IGCSE English Lesson: How to Create Interesting Descriptions


As the description takes precedence over the narrative in descriptive writing, to construct an imaginative piece of descriptive writing some of the literary and linguistic techniques that you have learned about will be more essential than others. Do remember, however, that all techniques described below are also applicable to other forms of writing. 

Appeal to the Senses

Arguably, this is the most important technique that authors use when describing their subject. Whether it is a place, person, event, object, or action, describing how it relates to the senses will give the reader a rich and realistic image in their mind. To improve the imagery that you construct, you may wish to try and select things that you come across in daily life and try to describe what it looks, smells, tastes, sounds and feels like.

Colour and Contrast

As the key purpose of descriptive writing is to paint a picture in the reader’s mind of the chosen subject, describing the different colours involved or the contrasts of colours that might be created, will create a much more vivid image for the reader. A way to improve your understanding of colour and contrast is to consider what atmosphere and moods different colours create. Hill’s The Woman In Black is a good example of this because it uses darkness to create a haunting atmosphere and contrasts it with the comfort of light. Try to consider how other colours or shades make you feel and how this could be used to enhance your descriptions. 

Descriptive words

Adjectives and adverbs are another essential element of descriptive writing. They both tell the reader what is interesting or unique about the subject you are describing. The more accurate the adjective or adverb is the better. By this I mean, if you were describing a ‘red car’, it would be much more interesting and unique if you provided the exact shade of red. For example, a ‘maroon car’, ‘burgundy car’, or ‘cherry-red car’. Another example might be if you were describing a person throwing an object in anger, you may wish to use a more accurate adverb such as ‘he furiously threw the remote control’, ‘he frantically threw the remote control’ or ‘he dramatically threw the remote control’. To successfully use adjectives and adverbs they must be both unique and accurate. To enhance your vocabulary so that you can always provide the most interesting adverb or adjective, you should continue to read a variety of literature and highlight, look up, and note down any descriptive words that you do not understand. You might also want to keep a list of interesting descriptive words. 

Figurative Language and Linguistic Techniques

You should always try to use language creatively when you are constructing a piece of descriptive language. Using figurative language and linguistic techniques is a great way of doing this. 
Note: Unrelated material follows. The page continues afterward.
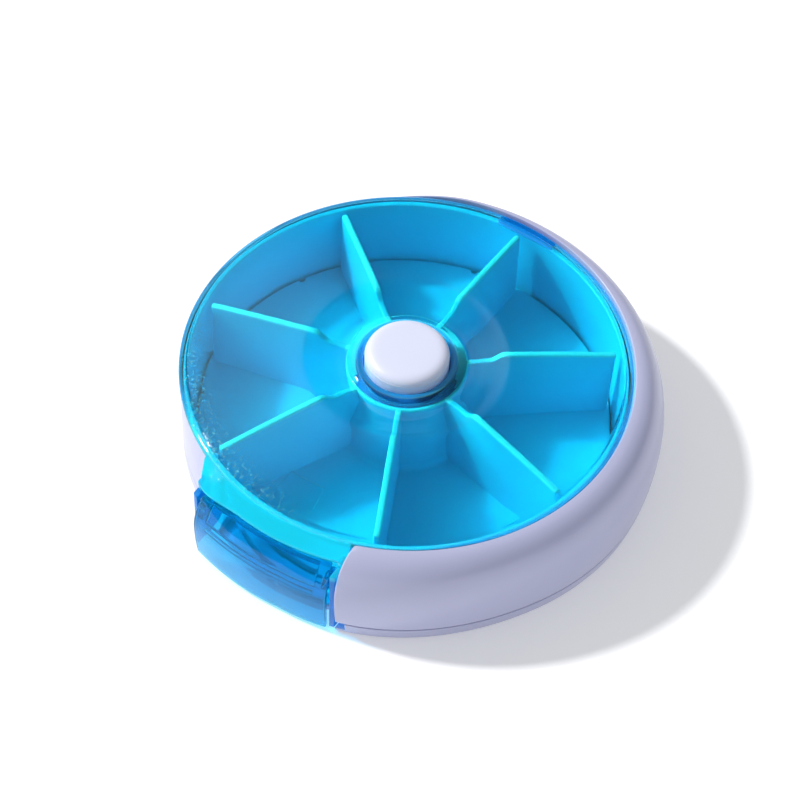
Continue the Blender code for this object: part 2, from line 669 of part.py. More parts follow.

You may want to use such techniques as: 

  • Metaphors
  • Similes
  • Symbolism
  • Personification
  • Onomatopoeia
  • Assonance & Consonance
  • Rhyme
  • Repetition
  • Hyperbole

As with descriptive words, it is always important to be accurate and creative when you are using figurative language and linguistic techniques. The best way to improve your use of both is to highlight interesting examples of them in your reading and consider what the author is trying to convey and what makes this example successful, as we have done in previous sections. 

SENTENCE AND PARAGRAPH STRUCTURE

Altering your sentence and paragraph structure is also another creative tool you can use to enhance your descriptive writing. Sentence structure can be changed by writing sentences of different length or by varying the way that sentences are punctuated. Paragraph structure can be varied by shortening or lengthening the number of sentences in the paragraph. 

Throughout this course we have seen how authors use short, long and fragmented sentences to convey a variety of different meanings and atmospheres. For example, a short sentence could be used to punctuate the words and make them stand out amongst the rest of the paragraph. Similarly, we have seen authors use very short, one sentence long paragraphs to emphasise the meaning of that sentence and make it stand out among the rest of their text. A long sentence, on the other hand, could be used to convey a long monotonous group of items or the length of time something has taken. Whereas, a fragmented sentence could be used to show that a string of events occurred very quickly and proficiently. 

These are only some of the ways authors use these types of sentences, there are many others. You should try to creatively use punctuation and different sentence lengths to enhance the meaning that you are trying to convey. Like other techniques, the quickest and most efficient way to improve your use of sentence structure in descriptive writing is to note down any interesting examples you come across in your own reading and try to consider what meaning the author is trying to convey and why this technique is effective. 

Videos 10 mins

 

 


End of Lesson Check

In this section, you have learned: 

  • That descriptive writing describes people, places, events, objects, or actions. 
  • That description takes precedence over the plot in descriptive writing. 
  • That descriptive writing can be improved by appealing to the reader’s senses, using colour and contrast, using a variety of interesting descriptive words, effectively using figurative language and linguistic techniques, and using different sentence and paragraph structures. 

Activity - Descriptive Writing 60 mins
  1. Read from Beyond the Sky and Earth by Jamie Zeppa and highlight any of the descriptive techniques the author uses. 
  2. Complete one of the activities listed below:
    • Describe your favourite room (word count – 400 words maximum).
    • Describe a person who has had a big influence on your life. (word count – 400 words maximum).
    • Describe a busy place. (word count – 400 words maximum).